四神転送


「ったく、かーちゃんが折角早起きして作った飯が冷めちまったらどうすんだよ」

「カップラーメン片手によく言うよ……」


ブツブツと文句を言いながらも、少年―弾―はラーメンへと手をのばす。


「弾、トーチャンにちゃんと"いただきます"って言えよ」


母親の視線の先には、額に飾られた笑顔の父親。
父親の前にはお著簿程度のラーメンが置かれている。


「とーちゃん、とーちゃんも好き嫌いせずにちゃんと食えよ?」

「トーチャンもお前に似て好き嫌い多かったからなぁ」

「……いただきます」


"俺がとーちゃんに似たんだよ"
と言うツッコミを胸に残し、少し冷めたラーメンを口に運んだ。


弾の父親は、弾がまだ小学3年の頃に炎に包まれて亡くなった。
弾と同じ歳の子供を助ける為に、誰もが救出不可能と判断した炎の中に身を投げ出した。

結果。
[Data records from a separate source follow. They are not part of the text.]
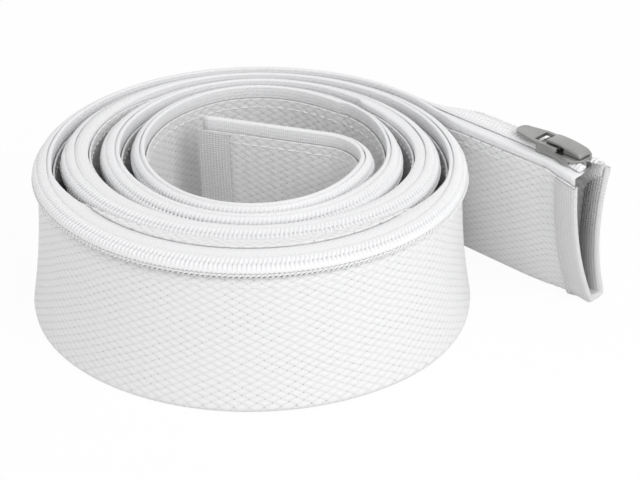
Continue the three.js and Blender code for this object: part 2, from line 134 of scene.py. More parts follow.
POST_HALF = 1.3
COIL_MEET = 0.15
MOUTH_BAND = 9.2
END_BAND = 11.0
BAND_ROLL = 1.1
BAND_INSIDE = 7.0
BINDING_LIFT = SEAT_GAP + BINDING_THICK
SLIDER_CENTRE = 77.2

# How finely the cloth is drawn
TURN_STEPS = 96
TAIL_STEP = 1.6
HOOK_STEPS = 22
CHORD_STEP = 2.0
WALL_UNEVENNESS = 0.12

# The cord in a half coil, and the thread bends, as points across and up, in millimetres
CORD_OUTLINE = ((0.08, 0.0), (0.1, 1.05), (0.8, 1.3), (2.1, 1.2), (2.8, 0.7), (3.0, 0.0))
TOOTH_BEND = ((-0.25, -0.5, 0.55), (0.0, 0.9, 2.5), (0.3, 2.75, 0.15))
TICK_BEND = ((-0.5, -0.55, -0.1), (0, 0, 0.5), (0.5, 0.6, -0.1))
TICK_SPACING = 1.8
TICK_RADIUS = 0.27


def smooth_step(x, low, high):
    t = min(max((x - low) / (high - low), 0.0), 1.0)
    return t * t * (3 - 2 * t)


def lerp(a, b, t):
    return a + (b - a) * t


# The track of the chain's middle, seen from above


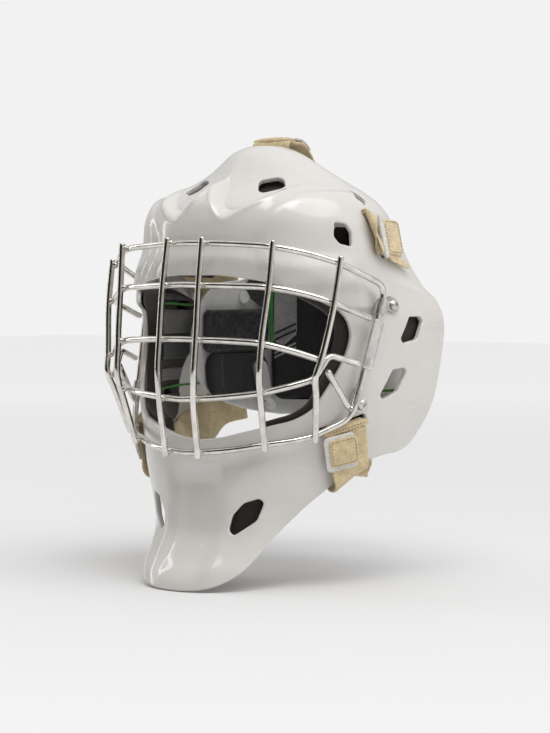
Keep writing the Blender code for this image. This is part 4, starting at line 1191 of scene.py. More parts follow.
def make_clips():
    bar_run = np.subtract(CAGE_TOP_CORNER, CAGE_LOWER_CORNER).astype(float)
    bar_run /= np.linalg.norm(bar_run)
    for name, (place, bar_height) in CLIPS.items():
        point, normal = side_frame(*place)
        to_bar = side_bar_point(bar_height) - point
        tab_run = bar_run - normal * (bar_run @ normal)
        tab_run /= np.linalg.norm(tab_run)
        ahead = np.cross(normal, tab_run)
        ahead *= math.copysign(1, ahead @ to_bar)
        reach, height, drift = to_bar @ ahead, to_bar @ normal, to_bar @ tab_run
        for side in ("left", "right"):
            rows = []
            for u, h in clip_line(reach, height):
                share = float(smoothstep(SCREW_HEAD_RADIUS + 0.5, reach - 4, u))
                centre = point + ahead * u + normal * h + tab_run * (drift * share)
                run = (tab_run * (1 - share) + bar_run * share) * (CLIP_WIDTH / 2)
                narrow = 1.0
                if u < 0.6:
                    narrow = math.sqrt(max(1 - ((0.6 - u) / 6.2) ** 2, 0.02))
                rows.append([for_side(centre + run * s * narrow, side)
                             for s in np.linspace(-1, 1, 9)])
            label = f"{name}_{side}"
            mesh = clip_mesh("clip_" + label, rows, CLIP_SHEET)
            add_piece("clip_" + label, mesh, ZINC, SHELL_BODY, ["cage_clip_" + label])
            make_screw(label, for_side(point, side), for_side(normal, side))


def make_screw(label, origin, axis):
    """A pan-head screw with a square-sided recess, and its flanged nut's new finish."""
    seat = GAP + CLIP_SHEET + GAP
    head = SCREW_HEAD_RADIUS
    dome = [(head * math.cos(t), seat + 0.5 + 2.0 * math.sin(t)) for t in np.radians((8, 25, 42, 58, 70))]
    profile = [(0, seat + 1.1), (1.15, seat + 1.15), (1.35, seat + 2.35)]
    profile += [*reversed(dome), (head, seat + 0.45), (head, seat)]
    profile += [(2.0, seat), (2.0, seat - 7.6), (0, seat - 7.6)]
    mesh = turned_mesh("screw_" + label, profile, 24, origin, axis)
    add_piece("screw_" + label, mesh, ZINC, SHELL_BODY, ["cage_screw_" + label])
    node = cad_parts["cage_nut_" + label]
    node.material_slots[0].material = ZINC


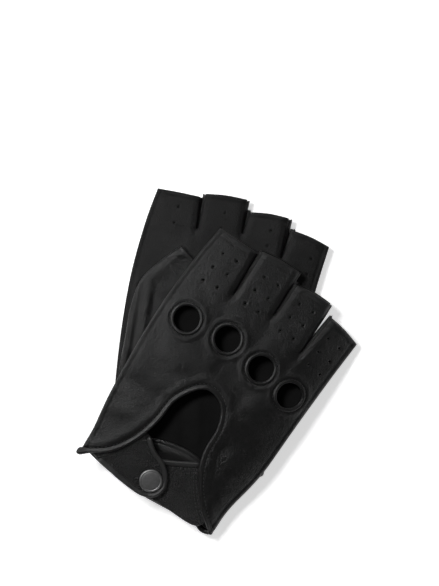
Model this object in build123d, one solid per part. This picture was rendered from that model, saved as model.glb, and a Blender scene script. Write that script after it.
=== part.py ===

子供を助ける事は出来たが、弾の父親は全身の70%が無惨に焼けただれ…病院に着く前に事切れて殉職。


父親は、消防士だった。



「トーチャン、毎朝飽きもせずに叫んでたねぇ。"死ぬ気で助ける、死んでも助ける"って…ホントに言葉通り、死んでも子供を助けてたよ」

「………ふーん。ごちそうさま!いってきます!」


残りのラーメンをかき込むと、適当に身支度をして家を飛び出した。